A great deal, in ways both literal and symbolic. Literally: many of the islands the stick charts describe may not exist much longer. The wave patterns that Marshallese navigators learned to read have been shaped by millennia of geography that is now changing. Symbolically: the Marshallese spent thousands of years learning the sea so they could live with it. The world is now confronted with the fact that we do not know our seas as well as the Marshallese did, and the seas are rising because of choices made far from the Marshall Islands. Some Marshallese leaders have used the stick chart in speeches and art to make a point: we have known these waters for ages. Now you are flooding them. Marshallese poet Kathy Jetnil-Kijiner has written powerful poems about her daughter's future on islands that may sink before she grows up. The stick chart, in this context, is not just a museum object. It is a reminder of a relationship with the sea that has lasted longer than most modern nations have existed. End the discovery here. The Marshall Islands are real. The people are real. The crisis is real. The chart is one small object that holds all of this together.
A Marshallese stick chart is a flat object made of thin sticks lashed together with coconut fibre cord, with small cowrie shells tied at certain points. It is a model of how ocean waves behave around the islands of the Marshall Islands, in the central Pacific. The sticks show wave patterns; the shells show islands. There are three kinds: the mattang (a teaching chart of basic wave patterns), the meddo (one region of the islands), and the rebbelib (all 1,200 islands). Marshallese navigators, called ri-meto, used these charts on land to teach the wave patterns to apprentices. Once the patterns were memorised, the navigators went to sea and read the actual waves with their bodies, lying in the bottom of canoes, feeling how the water moved. They could find tiny coral islands across hundreds of kilometres of open ocean. The skill was lost in most communities during the 20th century, after colonisation, US nuclear testing, and the spread of motorised boats. Some of it is being relearned today. The Marshall Islands now face a new crisis: most of the islands may be underwater within decades because of climate change. The stick chart is a reminder of one of the world's oldest and most sophisticated relationships with the sea.
| Question | What many people assume | What is actually true |
|---|---|---|
| What does a stick chart show? | Coastlines and roads | Wave patterns. Sticks are how waves bend around islands; shells are the islands themselves. |
| Was the chart taken to sea? | Yes | No — it was a teaching object used on land. Real navigation happened with the body, in the canoe. |
| Could navigators really read the sea? | It sounds like magic | It is real, measurable science. Modern researchers have confirmed that wave patterns bend around islands as the navigators describe. |
| Are Marshallese navigators still working? | Yes, plenty of them | Very few. Most of the traditional skill was lost in the 20th century. Some is being relearned now. |
| Are the Marshall Islands safe? | Yes | No — most are less than a metre above sea level. Climate change may make much of the country uninhabitable within decades. |
A stick chart is a basic kind of map for finding land.

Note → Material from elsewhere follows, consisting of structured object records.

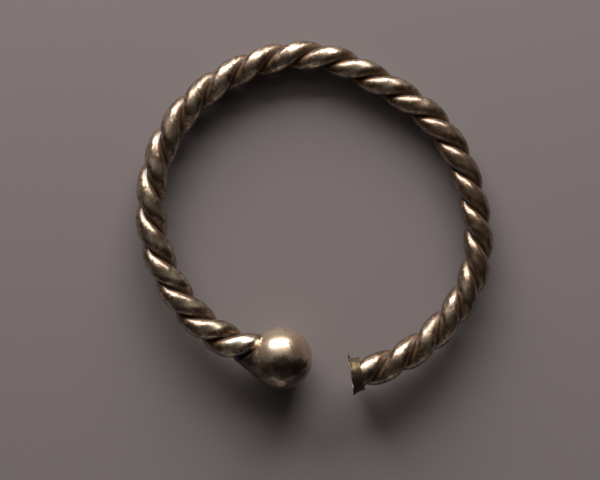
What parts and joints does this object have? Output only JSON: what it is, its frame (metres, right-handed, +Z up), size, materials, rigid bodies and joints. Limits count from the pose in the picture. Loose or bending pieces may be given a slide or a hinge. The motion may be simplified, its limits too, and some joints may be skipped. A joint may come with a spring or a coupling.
{
  "type": "twisted arm ring",
  "caption": "Open arm ring of stout rods twisted together, with a ball terminal on a conical neck and the torn neck of a lost one at the other end.",
  "frame": {"origin": "on the table, under the middle of the ring's box as it lies at rest", "axes": "+Z up out of the hoop as it lies; -Y towards the gap between the ends, with the ball at -X and the torn end at +X"},
  "size_m": [0.087, 0.0862, 0.015],
  "materials": {
    "strand_1": "worn pale silver alloy with brown tarnish in the grooves",
    "strand_2": "worn pale silver alloy with brown tarnish in the grooves",
    "ball_terminal": "polished pale silver alloy with brown stains",
    "torn_neck": "dull olive-brown tarnished sheet"
  },
  "bodies": {
    "root": {"strand_1": "strand_1", "strand_2": "strand_2", "ball_terminal": "ball_terminal", "torn_neck": "torn_neck"}
  },
  "joints": []
}
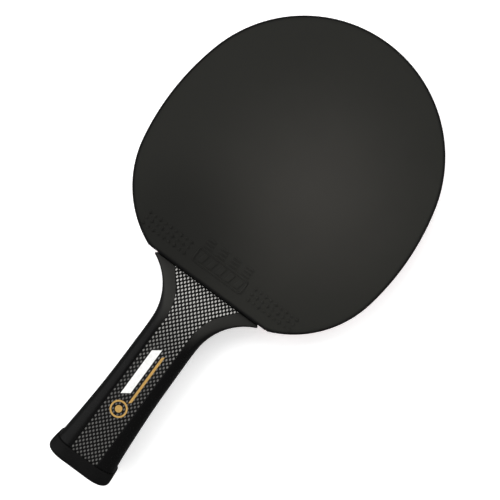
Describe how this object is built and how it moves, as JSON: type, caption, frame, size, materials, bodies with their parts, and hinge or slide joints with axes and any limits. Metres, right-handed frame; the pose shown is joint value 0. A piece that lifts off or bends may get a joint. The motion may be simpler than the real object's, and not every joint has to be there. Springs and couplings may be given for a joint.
{
  "type": "table tennis paddle",
  "caption": "Table tennis paddle: laminated blade with pimples-in rubber on both faces, edge tape, glossy moulded handle with carbon-look inlays and a soft butt cap.",
  "frame": {"origin": "middle of the bottom of the bounding box: under the middle of the paddle as it lies on its back face, level with the back of the butt cap", "axes": "+Y along the handle towards the tip of the blade, +Z out of the black front face, +X across the blade"},
  "size_m": [0.151, 0.2724, 0.0256],
  "materials": {
    "light_wood": "pale long-grained wood",
    "cross_wood": "pale wood, grain across",
    "carbon_cloth": "carbon cloth in resin",
    "dyed_veneer": "veneer dyed black",
    "adhesive": "dried glue",
    "sponge": "fine open sponge, black",
    "black_rubber": "smooth satin rubber, black",
    "red_rubber": "smooth satin rubber, red",
    "edge_tape": "fine woven tape, black",
    "filler_wood": "light filler wood",
    "gloss_shell": "black gloss, satin in the neck",
    "carbon_weave": "grey and black weave under clear resin",
    "soft_cap": "matte soft-touch black",
    "white_foil": "white foil",
    "gold_foil": "gold foil"
  },
  "bodies": {
    "root": {"core_ply": "light_wood", "front_inner_ply": "cross_wood", "back_inner_ply": "cross_wood", "front_carbon_ply": "carbon_cloth", "back_carbon_ply": "carbon_cloth", "front_outer_ply": "dyed_veneer", "back_outer_ply": "dyed_veneer", "front_adhesive_sheet": "adhesive", "back_adhesive_sheet": "adhesive", "front_sponge": "sponge", "back_sponge": "sponge", "front_topsheet": "black_rubber", "back_topsheet": "red_rubber", "edge_tape": "edge_tape", "front_handle_core": "filler_wood", "back_handle_core": "filler_wood", "front_handle_shell": "gloss_shell", "back_handle_shell": "gloss_shell", "front_weave_inlay": "carbon_weave", "back_weave_inlay": "carbon_weave", "butt_cap": "soft_cap", "badge_white_bar": "white_foil", "badge_gold_stripe": "gold_foil", "badge_gold_roundel": "gold_foil"}
  },
  "joints": []
}
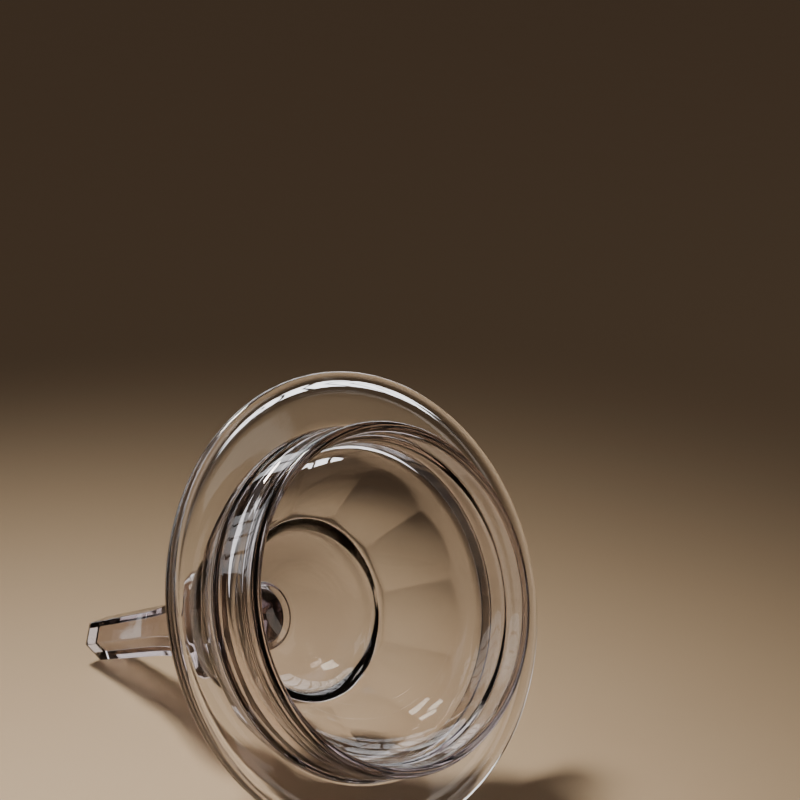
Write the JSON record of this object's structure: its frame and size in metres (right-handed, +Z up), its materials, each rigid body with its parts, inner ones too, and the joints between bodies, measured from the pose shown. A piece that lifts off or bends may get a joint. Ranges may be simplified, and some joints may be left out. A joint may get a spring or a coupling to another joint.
{
  "type": "glass jar cover",
  "caption": "Clear cut-glass cover for a footed jar: wide beaded brim, locating collar, panelled flank, domed crown and tall six-sided finial, lying on brim and finial.",
  "frame": {"origin": "centre of the bounding box's bottom face, on the table that the cover lies on", "axes": "+Z up from the table; the cover lies with its finial towards -X and its opening towards +X and up; +Y across the brim"},
  "size_m": [0.1614, 0.13, 0.1196],
  "materials": {
    "cover_glass": "fire-polished clear glass, faintly warm",
    "merese_glass": "fire-polished clear glass",
    "finial_glass": "cut and polished solid glass"
  },
  "bodies": {
    "root": {"cover": "cover_glass", "merese": "merese_glass", "finial": "finial_glass"}
  },
  "joints": []
}
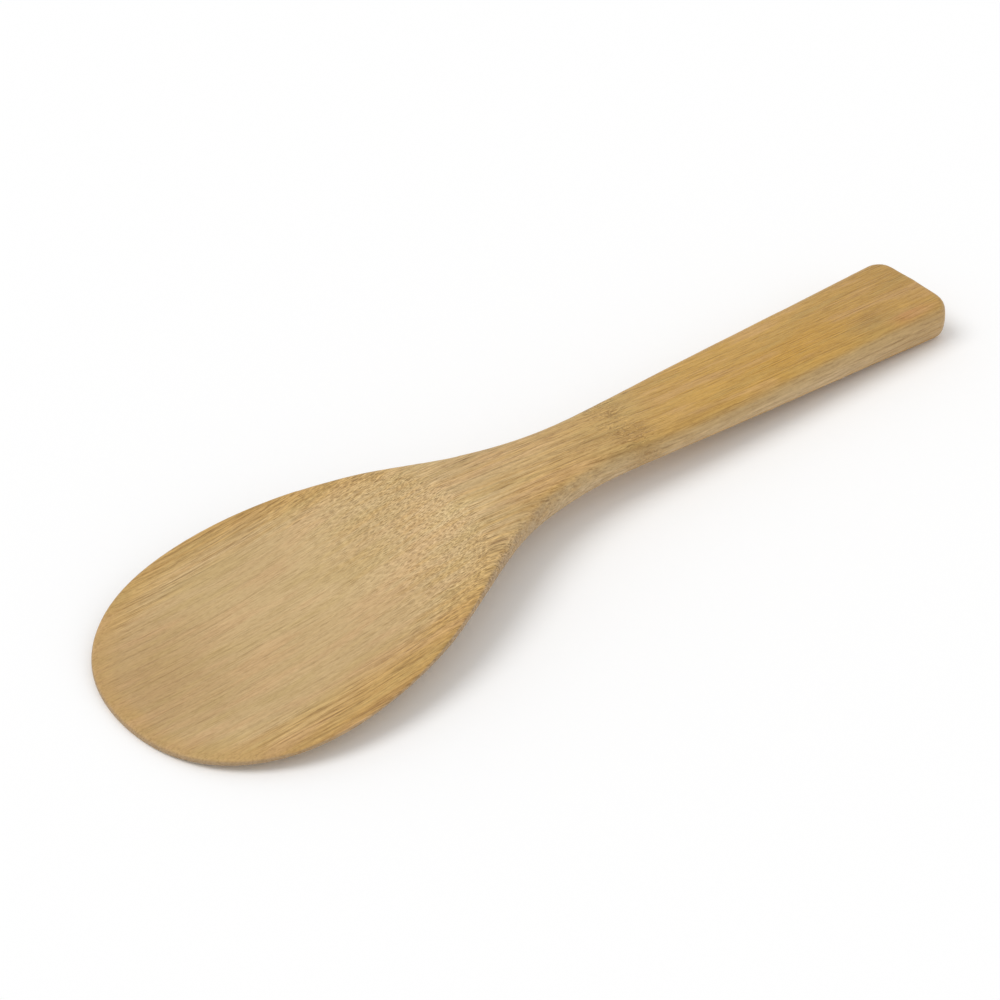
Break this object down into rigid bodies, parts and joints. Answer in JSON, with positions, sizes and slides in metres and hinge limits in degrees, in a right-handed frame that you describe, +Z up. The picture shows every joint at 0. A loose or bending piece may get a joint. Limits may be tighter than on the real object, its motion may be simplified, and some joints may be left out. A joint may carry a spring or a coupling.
{
  "type": "rice paddle",
  "caption": "Bamboo rice paddle: broad shallow dished blade on an arched neck, with a flat tapering handle, for scooping and serving rice.",
  "frame": {"origin": "on the table that the paddle lies on, under the middle of its length and width", "axes": "+X along the paddle from the blade to the handle, +Y across it, +Z up out of the dish"},
  "size_m": [0.228, 0.0698, 0.0155],
  "materials": {
    "bamboo": "sanded, satin"
  },
  "bodies": {
    "root": {"paddle": "bamboo"}
  },
  "joints": []
}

It is a model of wave patterns. The sticks show how ocean swells bend around islands; the shells mark the islands. The chart was a teaching tool, not a guide taken to sea.
'Map' is the closest English word, but it does not capture what the chart actually does. The chart and the printed map are different kinds of objects.
Marshallese navigators used charts at sea.
They used charts on land, to learn the patterns. The actual navigation happened with the body, in the canoe, by feeling real waves. The chart helped you memorise; the sea taught you the rest.
This matters because it explains the chart's purpose. It is for training, not for use during a voyage.
Wave-reading is mystical or magical.
It is real, measurable science. Modern researchers have confirmed that ocean waves bend around islands in exactly the ways Marshallese navigators describe. The skill is learned, not magical.
'Mystical' is what we say about other people's careful skills when we do not understand them. Wave-reading is precise, trainable knowledge.
The skill is still common in the Marshall Islands.
Most of the traditional wave-reading skill has been lost. There may be only a handful of people alive today who can still navigate this way. Some is being relearned. The lesson should be honest about this loss.
'Still alive' and 'mostly lost' are very different. Honest teaching shows what is at stake.
Treat the Marshallese tradition with the respect of any major scientific tradition. Use the Marshallese terms — ri-meto (master navigator), mattang, meddo, rebbelib — and pronounce them as best you can. The Marshall Islands are a real country today, with about 60,000 people, and they have been deeply harmed by 20th-century events that the rest of the world is still slow to acknowledge. Be honest about the US nuclear weapons tests in the Marshalls (1946-1958, including the Castle Bravo test on Bikini Atoll, the largest US nuclear test ever) — many Marshallese were displaced, exposed to radiation, and never fully compensated. Some islands remain uninhabitable. This is part of the present-day Marshallese story. Be honest about climate change and what it means for Marshallese existence. Many Marshallese leaders speak about this in serious, urgent terms; do not soften their words to make students comfortable. At the same time, do not present the Marshallese only as victims — they are also poets, scientists, navigators, and statespeople, with real influence on the world stage. The wave-reading tradition is something the world should know about not as an exotic curiosity but as a great human achievement that has been mostly lost. Some of it is being recovered. Honour both the loss and the recovery. If you have Pacific Islander students, give them space to share if they want, but do not put them on the spot. Finally, do not romanticise traditional knowledge as somehow more pure than science. The Marshallese themselves describe wave-reading as careful, learnable, scientific work. Both modern science and Marshallese knowledge are ways of understanding the world. They can be partners.
Answer each question in one or two sentences. Use what you have learned about Marshallese stick charts.
What is a Marshallese stick chart, and what does it show?
How was the chart actually used by navigators?
Why is wave-reading not 'magic' but real science?
What were the three kinds of stick chart, and how were they different?
Why is the wave-reading tradition mostly lost today?
These questions have no single right answer. Talk in pairs or small groups, then share your ideas with the class.
The Marshallese learned to read the sea over thousands of years. Now climate change is changing the sea faster than ever. What might be lost when we change a world that took so long to learn?
In your own life, is there a skill that you have been taught with one's body — not by reading or watching, but by doing for a long time?
Most maps in the world today are made the same way — printed on paper or shown on screens, with coastlines, roads, and labels. The Marshallese stick chart is completely different. What might we miss when one way of mapping replaces all the others?